On February 28, 2014, he was elected Secretary of the Melitopol City Council. 48 out of 50 deputies voted in favor of the decision. As the then mayor, Serhiy Walter, was under investigation and suspended from office, Serhiy Minko became the acting mayor of Melitopol simultaneously with his election as the city council secretary. The next day after his election, he left the Party of Regions with a statement that as the secretary of the city council he could not be involved in the processes taking place within the party.

On April 24, 2014, the deputies of Melitopol City Council awarded the 7th rank of local government official to the Secretary of the City Council Serhiy Minko.

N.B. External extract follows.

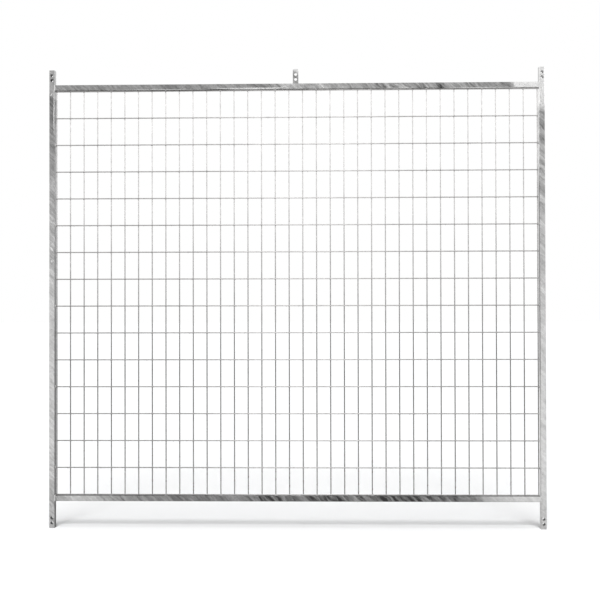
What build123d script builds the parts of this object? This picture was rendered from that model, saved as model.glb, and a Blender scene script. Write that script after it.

In October 2014, in the early elections to the Verkhovna Rada, he ran in the single-mandate constituency No. 80 from the party "Petro Poroshenko's Bloc "Solidarity", but lost to Yevhen Balytskyi, taking second place with 19.56% of the vote.

=== Mayor of Melitopol ===
On October 1, 2015, he was registered as a candidate for mayor of Melitopol from the Bloc of Petro Poroshenko party "Solidarity". He won the first and second rounds of local elections.

On November 20, 2015, he took the mayor's oath and began to perform his duties.

=== People's Deputy ===
In the early 2019 Ukrainian parliamentary election, Minko nominated his own candidate in the constituency № 80 (the city of Melitopol and the Melitopol district). He won with 39.13% of voter support. In parliament he joined the deputy group "For the Future".

He is the secretary of the Verkhovna Rada Committee on Law Enforcement.